Notwithstanding all of the above, my experience is that:

  • I almost never want to access localised strings like this. I try to avoid parsing localised strings entirely, but when I find it necessary to do that my parsing code almost always involves finding delimiters in the string and then splitting based on that.

  • If I’m dealing with non-localised strings, I generally prefer dealing with the data as UTF-8 (either the string’s

    .utf8
    view, or just an array of
    UInt8
    ). Even if the data contains strings that might be localised, I find it better to find the delimiters using the UTF-8 view and then extract any localised content as strings from there.

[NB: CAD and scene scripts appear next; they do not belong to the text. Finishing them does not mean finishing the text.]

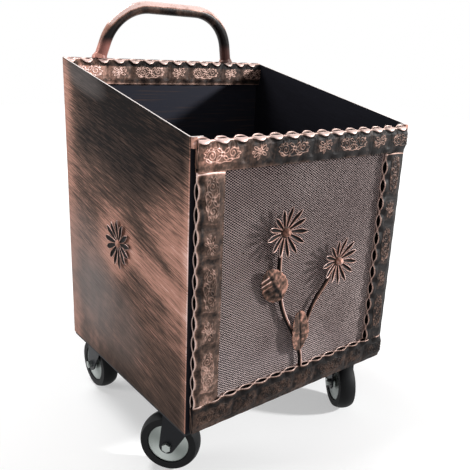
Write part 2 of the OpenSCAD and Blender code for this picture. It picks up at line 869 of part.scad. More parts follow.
// A wheel's hub tube with its two pressed discs
module rim(k, yaw) {
    bore_r = bush_d / 2 + run_clear;
    hub_l = fork_gap - 2 * hub_side_clear;
    color(zinc) on_axle(k, yaw) rotate_extrude() {
        translate([bore_r, -hub_l / 2]) square([hub_tube_r - bore_r, hub_l]);
        for (y = [-disc_gap / 2, disc_gap / 2 - disc_t]) translate([hub_tube_r - cut, y])
            square([disc_r - hub_tube_r + cut, disc_t]);
    }
}

// A solid tyre with a curved tread, gripped between the discs
module tyre(k, yaw) {
    grip = disc_gap - 2 * (disc_t + tyre_side);
    step_r = disc_r + tyre_step;
    color(rubber) on_axle(k, yaw) rotate_extrude() intersection() {
        union() {
            translate([tyre_bore_r, -grip / 2]) square([wheel_d / 2 - tyre_bore_r, grip]);
            translate([step_r, -tyre_w / 2]) square([wheel_d / 2 - step_r, tyre_w]);
        }
        union() {
            translate([wheel_d / 2 - crown_r, 0]) circle(crown_r);
            translate([tyre_bore_r, -tyre_w / 2]) square([disc_r + tyre_shoulder - tyre_bore_r, tyre_w]);
        }
    }
}

left_side_panel();
right_side_panel();
back_panel();
floor_panel();
base_frame();
front_band_top();
front_band_bottom();
front_band_left();
front_band_right();
back_band();
corner_tabs();
front_mesh();
handle();
stem_left();
stem_right();
leaf_upper();
leaf_lower();
daisy_left_petals();
daisy_left_boss();
daisy_right_petals();
daisy_right_boss();
side_daisy_left_petals();
side_daisy_left_boss();
side_daisy_right_petals();
side_daisy_right_boss();
caster_pads();
caster_bolts();
caster_plate(0);  // caster_plate_fl
fork(0, yaw_fl);  // fork_fl
axle_bolt(0, yaw_fl, -1);  // axle_bolt_fl
axle_nut(0, yaw_fl, -1);  // axle_nut_fl
bush(0, yaw_fl);  // bush_fl
rim(0, yaw_fl);  // rim_fl
tyre(0, yaw_fl);  // tyre_fl
caster_plate(1);  // caster_plate_fr
fork(1, yaw_fr);  // fork_fr
axle_bolt(1, yaw_fr, -1);  // axle_bolt_fr
axle_nut(1, yaw_fr, -1);  // axle_nut_fr
bush(1, yaw_fr);  // bush_fr
rim(1, yaw_fr);  // rim_fr
tyre(1, yaw_fr);  // tyre_fr
caster_plate(2);  // caster_plate_rl
fork(2, yaw_rl);  // fork_rl
axle_bolt(2, yaw_rl, 1);  // axle_bolt_rl
axle_nut(2, yaw_rl, 1);  // axle_nut_rl
bush(2, yaw_rl);  // bush_rl
rim(2, yaw_rl);  // rim_rl
tyre(2, yaw_rl);  // tyre_rl
caster_plate(3);  // caster_plate_rr
fork(3, yaw_rr);  // fork_rr
axle_bolt(3, yaw_rr, -1);  // axle_bolt_rr
axle_nut(3, yaw_rr, -1);  // axle_nut_rr
bush(3, yaw_rr);  // bush_rr
rim(3, yaw_rr);  // rim_rr
tyre(3, yaw_rr);  // tyre_rr
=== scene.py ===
"""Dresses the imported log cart: crimped and embossed bands, diamond mesh, wrought daisies, finishes."""
import json
import math

import bpy
import numpy as np
from mathutils import Matrix, Vector


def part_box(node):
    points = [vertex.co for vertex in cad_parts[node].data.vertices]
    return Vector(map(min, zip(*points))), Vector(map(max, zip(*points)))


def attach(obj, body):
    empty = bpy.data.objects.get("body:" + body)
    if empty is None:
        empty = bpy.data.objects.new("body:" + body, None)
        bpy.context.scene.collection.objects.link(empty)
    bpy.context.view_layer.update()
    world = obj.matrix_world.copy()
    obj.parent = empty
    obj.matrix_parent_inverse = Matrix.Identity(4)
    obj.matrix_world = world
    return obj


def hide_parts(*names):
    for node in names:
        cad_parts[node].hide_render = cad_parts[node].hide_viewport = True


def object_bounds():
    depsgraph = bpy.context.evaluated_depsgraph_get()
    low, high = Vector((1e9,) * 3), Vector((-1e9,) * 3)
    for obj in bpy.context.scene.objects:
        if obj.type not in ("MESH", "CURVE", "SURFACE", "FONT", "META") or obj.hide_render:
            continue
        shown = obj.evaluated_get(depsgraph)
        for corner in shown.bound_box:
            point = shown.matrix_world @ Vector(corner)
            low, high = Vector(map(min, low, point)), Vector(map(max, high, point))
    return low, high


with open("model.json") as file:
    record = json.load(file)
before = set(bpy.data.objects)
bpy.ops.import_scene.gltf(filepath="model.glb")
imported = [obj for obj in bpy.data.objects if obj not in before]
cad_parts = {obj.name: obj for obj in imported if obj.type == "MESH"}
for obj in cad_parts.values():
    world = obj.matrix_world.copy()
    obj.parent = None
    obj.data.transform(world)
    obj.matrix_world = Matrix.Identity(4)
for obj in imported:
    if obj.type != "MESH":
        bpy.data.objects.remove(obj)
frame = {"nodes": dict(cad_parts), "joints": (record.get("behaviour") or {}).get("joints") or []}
CAD_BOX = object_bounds()

bl_info = {
    "name": "Log Cart",
    "version": (1, 0, 0),
    "blender": (4, 5, 0),
    "location": "View3D > Sidebar > Log Cart",
    "description": "Builds the visible pieces and finishes of a wrought log cart",
    "category": "Object",
}

MM = 0.001
CASTERS = ("fl", "fr", "rl", "rr")


def srgb(red, green, blue):
    """A colour as it is seen, from 0 to 255, in the linear values that shaders take."""
    parts = [value / 255 for value in (red, green, blue)]
    linear = [p / 12.92 if p <= 0.04045 else ((p + 0.055) / 1.055) ** 2.4 for p in parts]
    return (*linear, 1.0)


def span(node):
    """Lowest corner, highest corner and middle of a node of the frame, in metres."""
    low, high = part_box(node)
    return np.array(low), np.array(high), (np.array(low) + np.array(high)) / 2


SIDE_LOW, SIDE_HIGH, SIDE_MIDDLE = span("left_side_panel")
BOX_Y = SIDE_MIDDLE[1]
FRONT_Y = SIDE_LOW[1]
BACK_Y = SIDE_HIGH[1]
SIDE_X = -SIDE_LOW[0]
# The top band ends this far below the side panels' rim, and gives its height at the front
BAND_DROP = 0.5 * MM
FRONT_RIM_Z = span("front_band_top")[1][2] + BAND_DROP
RIM_SLOPE = (SIDE_HIGH[2] - FRONT_RIM_Z) / (BACK_Y - FRONT_Y)
# What is fixed to the stems starts this far in front of them
STEM_SEAT = 0.2 * MM
STEM_FRONT_Y = span("stem_left")[0][1] - STEM_SEAT
CART_MIDDLE = sum((Vector(corner) for corner in CAD_BOX), Vector()) / 2


def length(label, words, value):
    """A size in millimetres, kept as metres."""
    return bpy.props.FloatProperty(name=label, description=words, default=value * MM, unit="LENGTH")


def colour(label, words, value):
    """A colour that a user may change."""
    return bpy.props.FloatVectorProperty(
        name=label, description=words, default=value, size=4, subtype="COLOR", min=0.0, max=1.0
    )


class LogCartBandSizes(bpy.types.PropertyGroup):
    """Sizes of the embossed bands."""

    pitch: length("Eye spacing", "Distance between the eyes of a crimped edge", 31.2)
    long_start: length("First eye, long bands", "From a long band's left end to its first eye", 8)
    side_start: length("First eye, uprights", "From an upright's upper end to its first eye", 25)
    eye: length("Eye length", "Length of an eye of the crimped edge", 25)
    open: length("Eye thickness", "Thickness of the band at the middle of an eye", 12)
    neck: length("Neck thickness", "Thickness of the band where its skins are pinched", 3)
    face: length("Face thickness", "Thickness of the band at its flat face", 9.4)
    skin: length("Skin", "Thickness of the band's skins", 1.5)
    crimp: length("Crimp depth", "How far a crimp runs in from the band's edge", 13)
    lip: length("Rolled lip", "Height of the front skin's rolled lip at an eye", 5.2)
    lip_out: length("Lip reach", "How far a rolled lip stands out from the band's middle", 7.2)
    mouth: length("Mouth", "How far a rolled lip's inner edge lies below the back skin's", 2.7)
    relief: length("Relief", "Height of the embossed lines", 1.1)
    line: length("Line width", "Width of the embossed lines", 0.95)
    motif_start: length("First motif", "From a band's end to the middle of its first motif", 36)
    motif_step: length("Motif spacing", "Distance between a long motif and the next short one", 64)
    step: length("Grid step", "Distance between the mesh's stations along a band", 0.8)


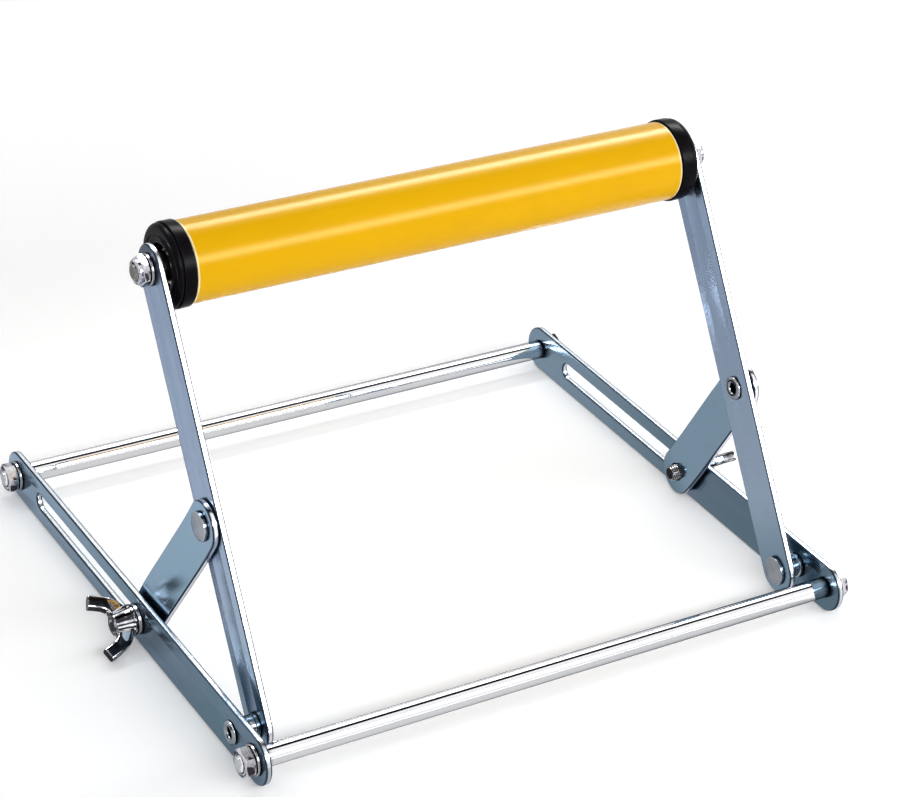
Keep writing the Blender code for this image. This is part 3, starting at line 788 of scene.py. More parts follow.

Which brings me back to your example:

Suppose I want the first and last char removed from a string.

That’s obviously a straw man that you’re using to illustrate your point. I find such examples problematic because they don’t represent what folks should be doing with strings.

So, my question for you is, can you post some more realistic examples? That is, examples of problems that you’ve encountered in real code. Make sure to described the context because when, it comes to string process, context really matters.

Share and Enjoy

Quinn “The Eskimo!”
Apple Developer Relations, Developer Technical Support, Core OS/Hardware

let myEmail = "eskimo" + "1" + "@apple.com"

In this code, you should text for the value of upper bound to avoid crash.


extension String {
   
    subscript (r: Range) -> String {

        if r.upperBound > self.count { return "" }
        let start = index(self.startIndex, offsetBy: r.lowerBound)
        let end = self.index(self.startIndex, offsetBy: r.upperBound)
        return String(self[start ..< end])  // 30.8.2018
    }
   
    subscript (r: ClosedRange) -> String {
       
        if r.upperBound >= self.count { return "" }
        let start = self.index(self.startIndex, offsetBy: r.lowerBound)
        print(r.lowerBound, r.upperBound)
        let end = self.index(self.startIndex, offsetBy: r.upperBound + 1)
        return String(self[start ..< end])  // 30.8.2018
    }
}



This works as well with characters as emoji.